Along the way, the company won numerous family business of the year awards, some of which were in recognition of the responsible way Douglas employees made the hazardous lead batteries.

The Douglases had plenty of chances to follow the path of many family businesses, with younger generations cashing in when too good of an offer was made. They turned them down, according to G. Walker Douglas in a 1997 article in the Winston-Salem Journal, “because of its commitment to the business, earlier generations and Winston-Salem.”

However, since the late 1990s, global competition led to lower consumer demand for its batteries — and reduced need for employees.

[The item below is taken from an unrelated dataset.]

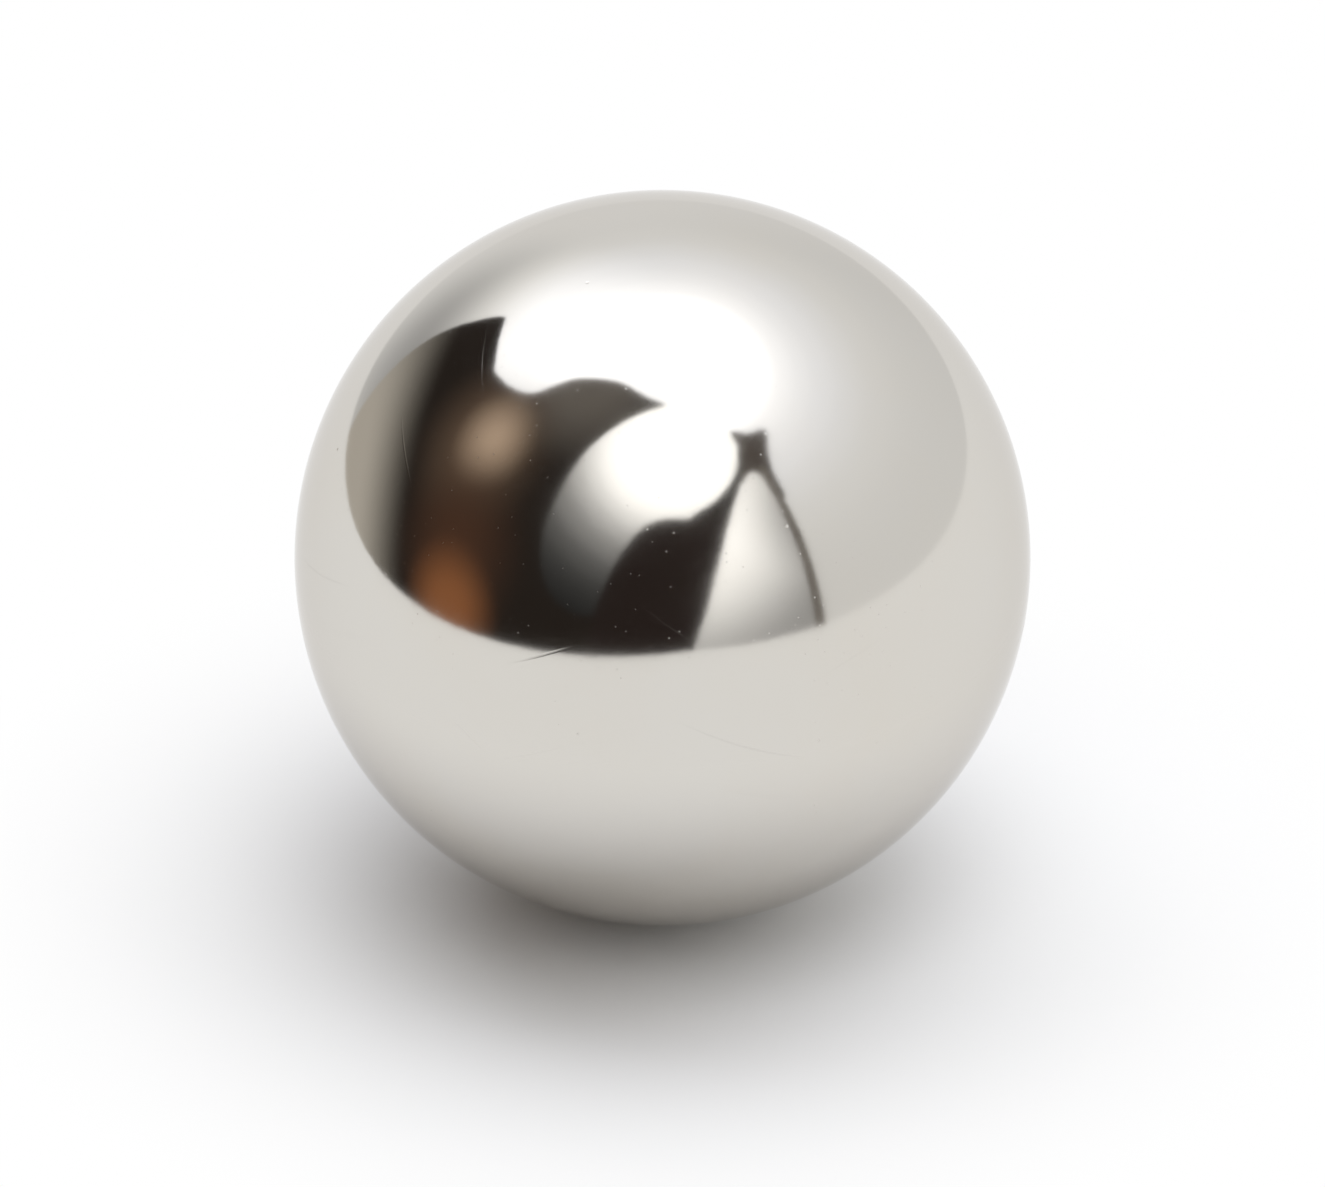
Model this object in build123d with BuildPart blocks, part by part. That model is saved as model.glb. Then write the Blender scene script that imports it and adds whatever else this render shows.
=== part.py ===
from build123d import *
import os

# One sphere magnet: a ball ground all over from sintered magnet stock and plated with bright nickel.
# The frame's origin is the ball's centre, and +Z is its magnetic axis, pointing to the north pole.

# Driving dimension, in millimetres
ball_diameter = 5.0  # measured over the plating

ball_radius = ball_diameter / 2
south_pole = (0, -ball_radius)
north_pole = (0, ball_radius)

# The half outline runs up the magnetic axis and back round the surface, and turns once about that axis.
with BuildPart() as magnet_ball:
    with BuildSketch(Plane.XZ):
        with BuildLine():
            Line(south_pole, north_pole)
            CenterArc(center=(0, 0), radius=ball_radius, start_angle=-90, arc_size=180)
        make_face()
    revolve(axis=Axis.Z)
magnet_ball.part.label = "magnet_ball"

os.makedirs("parts", exist_ok=True)
export_step(magnet_ball.part, "parts/magnet_ball.step")
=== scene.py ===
import math

import bpy
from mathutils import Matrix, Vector


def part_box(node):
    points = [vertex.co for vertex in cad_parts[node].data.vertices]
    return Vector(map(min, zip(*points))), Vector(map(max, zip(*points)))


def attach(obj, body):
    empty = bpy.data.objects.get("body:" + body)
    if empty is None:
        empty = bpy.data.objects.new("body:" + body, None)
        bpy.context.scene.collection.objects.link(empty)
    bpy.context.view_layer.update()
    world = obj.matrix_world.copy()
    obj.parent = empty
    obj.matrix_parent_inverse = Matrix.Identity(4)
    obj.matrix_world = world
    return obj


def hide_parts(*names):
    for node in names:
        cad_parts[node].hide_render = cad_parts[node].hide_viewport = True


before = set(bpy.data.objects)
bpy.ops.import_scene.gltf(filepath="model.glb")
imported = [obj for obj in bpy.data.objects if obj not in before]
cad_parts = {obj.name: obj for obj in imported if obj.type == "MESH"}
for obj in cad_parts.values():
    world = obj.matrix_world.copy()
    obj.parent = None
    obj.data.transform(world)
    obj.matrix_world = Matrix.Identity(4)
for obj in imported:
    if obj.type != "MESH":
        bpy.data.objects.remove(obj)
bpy.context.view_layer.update()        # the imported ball, which everything here is built round

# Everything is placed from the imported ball: its radius, the floor that it touches, and its middle,
# which is the frame's origin. Its box is a few micrometres short at one side, where a facet ends.
ballLow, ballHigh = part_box("magnet_ball")
ballMiddle = Vector((0.0, 0.0, 0.0))
ballRadius = (ballHigh.z - ballLow.z) / 2
floorHeight = ballLow.z

pictureShape = 1187 / 1325      # height of the picture for a width of 1
millimetre = 0.001
micrometre = 0.000001
white = (1.0, 1.0, 1.0, 1.0)
mixFactor, mixFirst, mixSecond, mixResult = 0, 6, 7, 2      # sockets of a Mix node for colours

cameraSettings = {
    "azimuth": 45.0,        # degrees round the ball, 0 looks along +Y
    "elevation": 29.0,      # degrees above the floor, as in the photograph
    "lens": 400.0,          # a long lens, because the photograph shows next to no perspective
    "sensor": 36.0,
    "ballShare": 0.62,      # the ball's share of the picture's height
    "lift": 0.03,           # how far above the middle the ball stands, as a share of the height
    "nearShare": 0.01,      # where the view begins, as a share of the way to the ball
    "farEnd": 20.0,         # metres from the camera where it ends
}


def towards(azimuth, elevation):
    # direction from the ball in degrees: azimuth 0 faces the camera and grows to its right
    turn = math.radians(cameraSettings["azimuth"] + azimuth)
    rise = math.radians(elevation)
    return Vector((math.sin(turn) * math.cos(rise), -math.cos(turn) * math.cos(rise), math.sin(rise)))


def placeCamera():
    s = cameraSettings
    pictureHeight = 2 * ballRadius / s["ballShare"]
    distance = pictureHeight / pictureShape * s["lens"] / s["sensor"]
    back = towards(0, s["elevation"])
    up = towards(0, s["elevation"] + 90)
    aim = ballMiddle - up * s["lift"] * pictureHeight
    bpy.ops.object.camera_add(location=aim + back * distance)
    camera = bpy.context.active_object
    camera.name = "camera"
    camera.rotation_mode = "QUATERNION"
    camera.rotation_quaternion = (-back).to_track_quat("-Z", "Y")
    camera.data.lens = s["lens"]
    camera.data.sensor_width = s["sensor"]
    camera.data.clip_start = distance * s["nearShare"]
    camera.data.clip_end = s["farEnd"]
    bpy.context.scene.camera = camera
    print("camera placed at", [round(v, 4) for v in camera.location])


# Small helpers for materials

def newMaterial(name):
    material = bpy.data.materials.new(name)
    material.use_nodes = True
    material.node_tree.nodes.clear()
    return material, material.node_tree


def addNode(tree, kind, place, inputs=None, **settings):
    node = tree.nodes.new(kind)
    node.location = place
    for name, value in settings.items():
        setattr(node, name, value)
    for name, value in (inputs or {}).items():
        node.inputs[name].default_value = value
    return node


def link(tree, *pairs):
    for output, socket in pairs:
        tree.links.new(output, socket)


def newGroup(name, inputs, outputs):
    group = bpy.data.node_groups.new(name, "ShaderNodeTree")
    for label, kind, value in inputs:
        socket = group.interface.new_socket(name=label, in_out="INPUT", socket_type=kind)
        if value is not None:
            socket.default_value = value
    for label, kind in outputs:
        group.interface.new_socket(name=label, in_out="OUTPUT", socket_type=kind)
    enter = addNode(group, "NodeGroupInput", (-900, 0))
    leave = addNode(group, "NodeGroupOutput", (900, 0))
    return group, enter, leave


def placeGroup(tree, group, place, inputs):
    return addNode(tree, "ShaderNodeGroup", place, inputs, node_tree=group)


# Soft round spot seen from the ball, full at its middle and gone at its reach, both in degrees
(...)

In January 2005, the company sold its struggling automotive-battery division to East Penn Manufacturing Co. of Lyon Station, Pa. — at that time the largest privately held battery manufacturer in the world. About 200 local jobs were eliminated in that deal.

The reputation of Douglas Battery carries a significant cache even as consumers turn increasingly to private labels and store brands, said Michelle Roehm, a marketing professor and a senior associate dean of faculty at the Schools of Business at Wake Forest University.

“With the economy limiting discretionary spending, customers need to feel very, very confident when they make a purchase,” Roehm said. “Brands capture and fulfill a relationship with customers so that when times are tough, purchase decisions don’t devolve simply to price.”

Mayor Allen Joines, the mayor of Winston-Salem, said he is saddened to see the end of a key part of a “wonderful family business.”

“They are planning to keep the equipment, so hopefully they will figure out a new way of doing business that can work in this economy,” Joines said.

“Even though their doors are closing soon in manufacturing, there’s no doubt in my mind that their legacy as an employer and contributor to our community will carry on.”